Although much of the latest turmoil has played out in North Atlantic skies, aviation observers note that the consequences are being felt as far away as Australia and New Zealand. When storms and diversions in North America, the UK, Canada and Iceland throw off long‑haul schedules, aircraft rotations into Asia‑Pacific are often among the first to be adjusted, with carriers trimming frequencies, consolidating services or rerouting flights to reset networks.

Operational data from early March illustrate the scale of the challenge. An Asia‑Pacific flight disruption snapshot for 11 March recorded hundreds of cancellations and more than two thousand delays across the region, driven by a combination of local weather, airspace constraints in the Middle East and knock‑on effects from earlier disruptions in Europe and North America. Travel‑industry analysis linked part of that turbulence to aircraft and crews arriving late or out of sequence after earlier storms elsewhere.

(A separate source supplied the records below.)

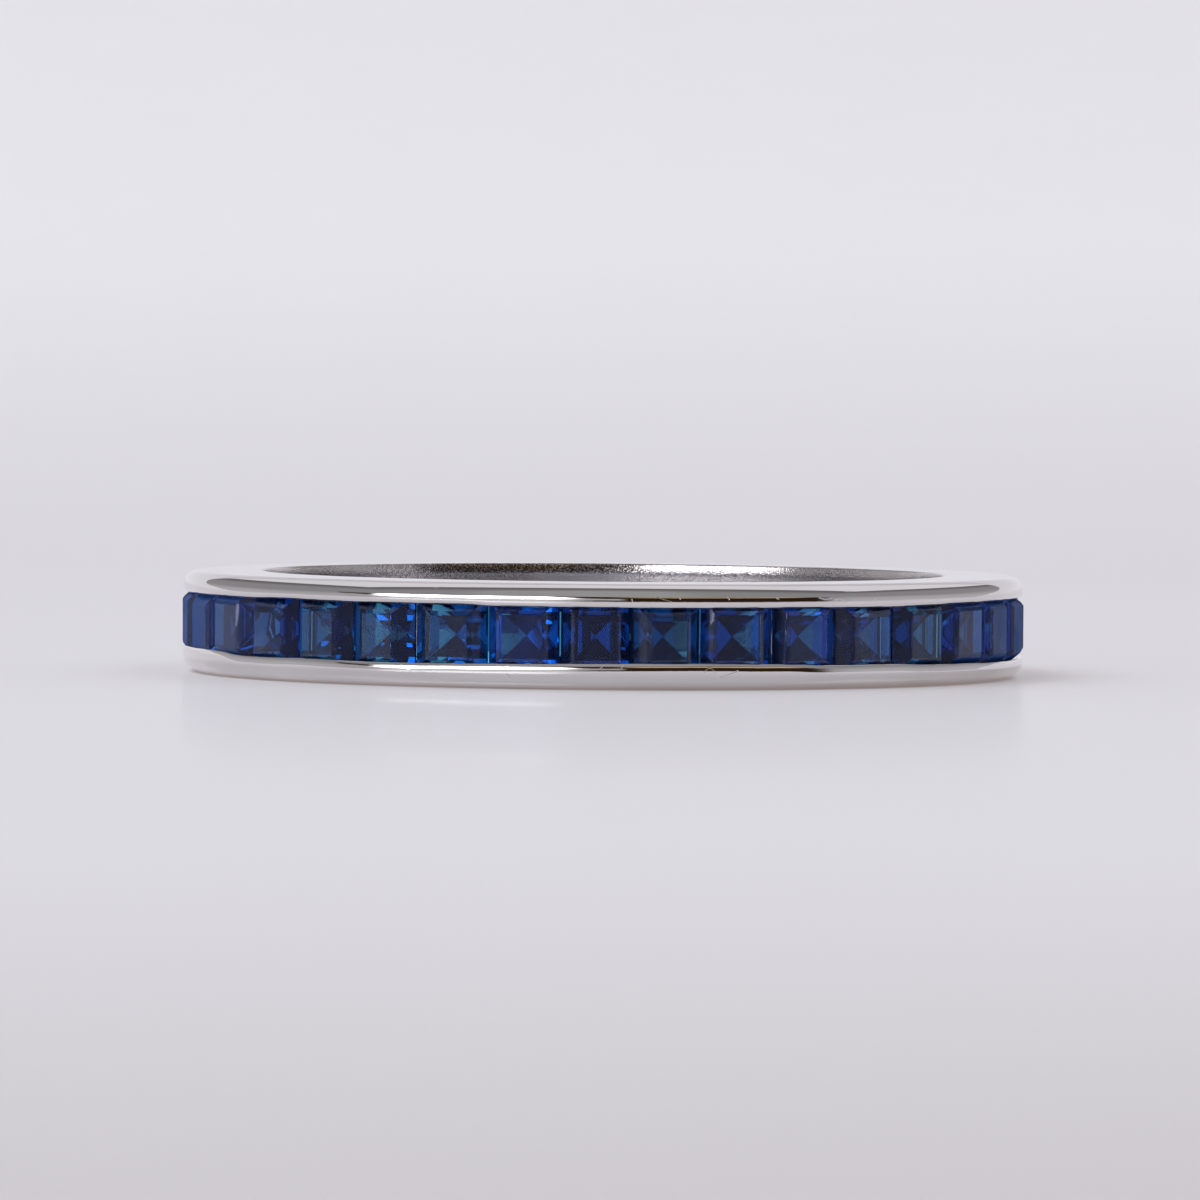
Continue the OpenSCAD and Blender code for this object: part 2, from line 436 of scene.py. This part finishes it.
# The band: its section is drawn once and turned round the finger by Geometry Nodes
def arc(points, radius, start_deg, end_deg, centre):
    """Adds the points of an arc whose outward normal turns from start_deg to end_deg."""
    steps = max(SHORTEST_ARC, math.ceil(abs(end_deg - start_deg) / ARC_STEP_DEG))
    for step in range(steps + 1):
        angle = math.radians(start_deg + (end_deg - start_deg) * step / steps)
        points.append((centre[0] + radius * math.cos(angle), centre[1] + radius * math.sin(angle)))


def rail_line(rail):
    """One rail as (radius, depth) points from its flat side (depth 0) down to its lip's end."""
    points = []
    x, y = 0.0, 0.0
    for radius, start_deg, end_deg in rail:
        start = math.radians(start_deg)
        arc(points, radius, start_deg, end_deg, (x - radius * math.cos(start), y - radius * math.sin(start)))
        x, y = points[-1]
    outermost = max(point[0] for point in points)
    return [(OUTER_R + x - outermost, y) for x, y in points]


def spread(start, end, steps):
    """Evenly spaced points from start up to, but without, end."""
    return [tuple(a + (b - a) * i / steps for a, b in zip(start, end)) for i in range(steps)]


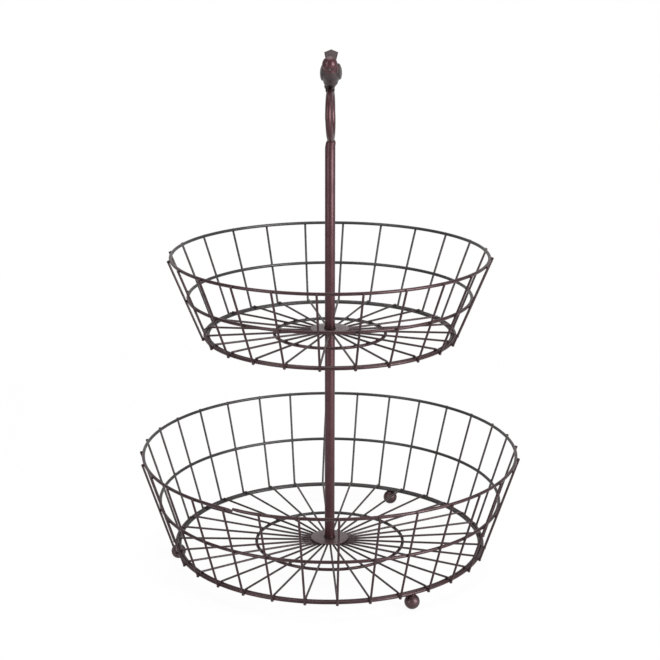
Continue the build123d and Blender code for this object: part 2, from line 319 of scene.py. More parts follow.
def rounded_box_outline(inner, outer, low, high, edge):
    """The outline of a ring of rectangular section whose four corners are quarter circles of radius edge."""
    corners = [(outer - edge, low + edge, -np.pi / 2), (outer - edge, high - edge, 0.0),
               (inner + edge, high - edge, np.pi / 2), (inner + edge, low + edge, np.pi)]
    rounds = []
    for reach, height, start in corners:
        a = start + np.linspace(0, np.pi / 2, 5)
        rounds.append(np.stack([reach + edge * np.cos(a), height + edge * np.sin(a)], 1))
    return np.concatenate(rounds)


def egg_shape(centre, axes, radii, rows=36, columns=48):
    """An egg: centre + the sum of axes * radii * (cos p, sin p * cos q, sin p * sin q)."""
    p = np.linspace(0, np.pi, rows + 2)[1:-1][:, None]
    q = once_round(columns)
    local = np.stack([
        np.broadcast_to(np.cos(p), (rows, columns)) * radii[0],
        np.sin(p) * np.cos(q) * radii[1],
        np.sin(p) * np.sin(q) * radii[2],
    ], -1)
    points = centre + local.reshape(-1, 3) @ axes
    return grid_shape(points.reshape(local.shape))


def recalculate_outside(mesh):
    """Turns every face of closed shells outwards."""
    work = bmesh.new()
    work.from_mesh(mesh)
    bmesh.ops.recalc_face_normals(work, faces=work.faces)
    work.to_mesh(mesh)
    work.free()
    mesh.update()


def add_piece(name, shape, material, body, replaced=(), sharp=np.radians(38)):
    """Makes a piece of a shape: smooth but for sharp creases, with its finish, body, slot and replaced parts."""
    points, faces = shape
    mesh = bpy.data.meshes.new(name)
    mesh.from_pydata(np.asarray(points, float).tolist(), [], faces)
    mesh.validate()
    mesh.polygons.foreach_set("use_smooth", np.ones(len(mesh.polygons), bool))
    mesh.set_sharp_from_angle(angle=sharp)
    mesh.materials.append(material)
    piece = bpy.data.objects.new(name, mesh)
    bpy.context.scene.collection.objects.link(piece)
    recalculate_outside(mesh)
    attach(piece, body)
    if replaced:
        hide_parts(*replaced)


# Reading the packed parts


def mesh_points(mesh):
    """The corner points of a mesh, as an array."""
    flat = np.zeros(len(mesh.vertices) * 3)
    mesh.vertices.foreach_get("co", flat)
    return flat.reshape(-1, 3)


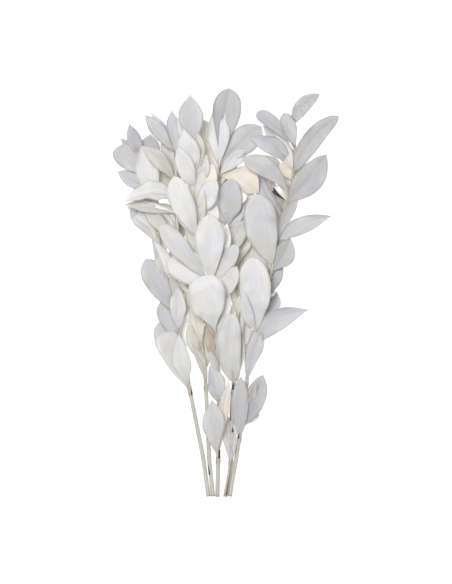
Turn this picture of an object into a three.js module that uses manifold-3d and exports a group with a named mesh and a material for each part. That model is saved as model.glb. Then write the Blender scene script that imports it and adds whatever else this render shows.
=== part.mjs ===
// Dried ruscus: a loose bunch of five bleached leafy stems, lying on a surface.
// Millimetres, +Z up. The stems run along Y, with their cut ends at -Y and the leaves at +Y.
// What a ruscus shows as leaves are flattened side shoots, stiff blades that grow straight
// out of the stem. Each stem and its blades grew as one piece, so they are one solid.

import * as THREE from 'three';
import { mergeVertices } from 'three/addons/utils/BufferGeometryUtils.js';
import Module from 'manifold-3d';

const wasm = await Module();
wasm.setup();

// Driving dimensions
const buttY = -246; // where all five stems were cut
const buttRadius = 2.45; // stem radius at the cut
const shootRadius = 0.9; // stem radius under the last blades
const slimming = 1.6; // above 1 the lower stem keeps its thickness for longer
const stemSides = 6;
const stemSteps = 14;
const buttCrowding = 1.15; // the steps along a stem lie closer together towards the cut
const bladeThick = 0.8;
const stalkHalf = 1.3; // half the width of a blade where it leaves the stem
const tipHalf = 0.6; // half the width of a blade at its blunt end
const footTaperUsual = 1.5; // how sharply a blade narrows towards its foot
const tipTaperUsual = 1;
const curlFromUsual = 0.62; // how far along a blade its tip starts to curl
const bladeColumns = 2;
const longBlade = 90; // a blade over this length takes more rows, and one under shortBlade fewer
const shortBlade = 64;
const manyRows = 6;
const usualRows = 5;
const fewRows = 4;
const tipCrowding = 1.25; // the rows lie closer together towards the tip
const hangsUnder = -8; // a tip this far below its foot belongs to a hanging blade
const fullTurn = 2 * Math.PI;

// Small differences between blades
const goldenRatio = 0.618034;
const countsPerStem = 40; // more than any stem has blades
const archLeast = 0.03; // height of the arch as a share of the blade's length
const archMost = 0.09;
const twistMost = 0.25; // radians over a whole blade
const twistFrom = 0.3;
const fullestLeast = 0.58;
const fullestMost = 0.68;
const cupLeast = 0.12; // how far the edges turn up, as a share of half the width
const cupMost = 0.4;
const waveDepth = 0.13;
const wavesAlong = 1.2;

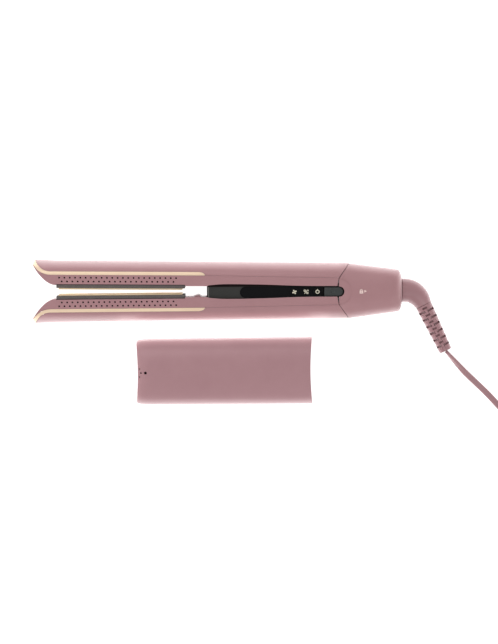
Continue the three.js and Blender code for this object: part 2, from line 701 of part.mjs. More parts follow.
// Slip-on cover for the plates

function travelCover() {
  const half = tipHalf + coverPlay + coverWall;
  const deep = middle + 0.7 + coverWall;
  const flat = flatFront + 1.5;
  const end = coverX + coverLength;
  const outer = form([
    { x: coverX - 0.1, half: half - 2, flat, deep: deep - 1.6 },
    { x: coverX + coverDip + 1.5, half: half - 0.8, flat, deep: deep - 0.2 },
    { x: end, half, flat, deep },
  ], 0, coverCentreY, deep);
  const inside = form([
    { x: coverX + coverDip, half: half - 0.8, flat, deep: deep - 0.2 },
    { x: end + 2 * coverWall, half, flat, deep },
  ], coverWall, coverCentreY, deep);
  const radius = (half ** 2 + coverDip ** 2) / (2 * coverDip);
  let body = outer.subtract(inside);
  for (const [x, out] of [[coverX + coverDip, -1], [end - coverDip, 1]]) {
    const cutter = new THREE.CylinderGeometry(radius, radius, 4 * deep, 128);
    cutter.rotateX(Math.PI / 2).translate(x + out * radius, coverCentreY, deep);
    body = body.subtract(solid(cutter));
  }
  // One vent goes through, and the small ones beside it are blind
  const ventX = coverX + coverDip + coverWall + coverVent;
  const blind = 3;
  const vents = [[0, 0, 1.3, deep], [-3.6, 0, 0.7, blind], [-4.8, 3.2, 0.7, blind],
    [-4.8, -3.2, 0.7, blind]];
  for (const [x, y, radiusOfVent, depth] of vents) {
    const at = [ventX + x, coverCentreY + y, 2 * deep - depth];
    body = body.subtract(bar('z', radiusOfVent, 2 * depth, at, 10));
  }
  return piece('travel_cover', body, 'shell');
}

// Assembly

const upperArm = new THREE.Group();
upperArm.rotation.z = -restAngle;
const lowerArm = new THREE.Group();

for (const [label, side, group] of [['upper', 1, upperArm], ['lower', -1, lowerArm]]) {
  group.add(
    outerShell(`${label}_outer_shell`, side),
    innerShell(`${label}_inner_shell`, side),
    trimBand(`${label}_trim_band`, side),
    innerCover(`${label}_inner_cover`, side, label === 'lower'),
    hingeBracket(`${label}_hinge_bracket`, side, label === 'upper' ? upperLevels : [lowerLevel]),
    plateHolder(`${label}_plate_holder`, side),
    plate(`${label}_plate`, side),
    heater(`${label}_heater`, side),
    plateSpring(`${label}_front_spring`, side, 0.2),
    plateSpring(`${label}_rear_spring`, side, 0.8),
    thermalFuse(`${label}_thermal_fuse`, side),
    blowerCase(`${label}_blower_case`, side),
    impeller(`${label}_impeller`, side),
  );
  coverScrewPlaces(side).forEach((from, i) => {
    const name = `${label}_${['front', 'rear'][i]}_screw`;
    group.add(screw(name, 'y', from, side, 9));
  });
}

const iron = new THREE.Group();
iron.add(
  upperArm, lowerArm, hingePin(), torsionSpring(),
  tailShell('tail_front_shell', true), tailShell('tail_back_shell', false),
  coreFrame(), coreBackCover(), displayLens(), controlBoard(), powerBoard(), lockSlider(),
  ...buttonNames.map((name, i) => button(name, buttonXs[i])),
  ...tailScrews.map(([x, y], i) => screw(`tail_screw_${i + 1}`, 'z', [x, y, 2], 1, 21)),
  swivelElbow(), ribbedRelief(),
  cordRun('cord_lead', cordRoute, 14, (at) => Math.PI / 2 * Math.max(0, 1 - at * 1.6)),
  coilRing(0, 'cord_coil'), coilTie(), cordRun('cord_end', plugRoute, 6),
  plugBody(), plugPin('plug_pin_1', 1), plugPin('plug_pin_2', -1),
  travelCover(),
);

export default iron;
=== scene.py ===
import json
import math

import bpy
import bmesh
from mathutils import Matrix, Vector


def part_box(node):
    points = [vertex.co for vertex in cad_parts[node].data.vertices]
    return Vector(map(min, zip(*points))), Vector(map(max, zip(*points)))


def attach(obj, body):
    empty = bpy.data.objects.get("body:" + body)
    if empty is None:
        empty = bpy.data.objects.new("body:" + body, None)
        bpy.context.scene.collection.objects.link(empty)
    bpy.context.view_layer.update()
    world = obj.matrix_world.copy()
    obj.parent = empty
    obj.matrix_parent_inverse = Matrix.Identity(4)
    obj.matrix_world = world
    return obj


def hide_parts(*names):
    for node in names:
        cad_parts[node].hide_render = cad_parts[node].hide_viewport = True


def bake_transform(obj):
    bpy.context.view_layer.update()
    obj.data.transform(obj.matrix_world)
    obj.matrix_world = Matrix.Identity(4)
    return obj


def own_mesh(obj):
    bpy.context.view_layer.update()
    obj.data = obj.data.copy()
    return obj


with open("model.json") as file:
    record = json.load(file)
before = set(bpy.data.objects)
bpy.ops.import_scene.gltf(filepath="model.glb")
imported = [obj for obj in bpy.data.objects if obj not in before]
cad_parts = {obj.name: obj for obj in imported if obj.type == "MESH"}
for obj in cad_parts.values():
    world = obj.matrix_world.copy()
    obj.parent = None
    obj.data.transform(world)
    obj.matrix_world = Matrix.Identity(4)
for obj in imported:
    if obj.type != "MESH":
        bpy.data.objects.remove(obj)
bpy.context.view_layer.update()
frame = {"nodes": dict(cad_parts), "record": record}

mm = 0.001


def boxMm(node):
    low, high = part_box(node)
    return Vector(low) / mm, Vector(high) / mm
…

For passengers connecting between Australia, New Zealand and North America via secondary hubs, the margin for error is slim. Missed transatlantic connections in London or European capitals can mean onward flights across Asia or the Pacific depart half empty or without key crew, prompting last‑minute cancellations that strand travelers far from either their origin or destination. The pattern has been especially visible on itineraries that thread through smaller hubs, where there is little backup capacity if a single rotation is lost.

With the southern hemisphere’s own storm seasons overlapping increasingly with northern extremes, analysts warn that multi‑region shocks are likely to become more common. The recent remote‑island flight crises serve as a stark reminder that a snow‑choked runway thousands of kilometers away can still dictate whether travelers in Sydney, Auckland or Queenstown make it home on time.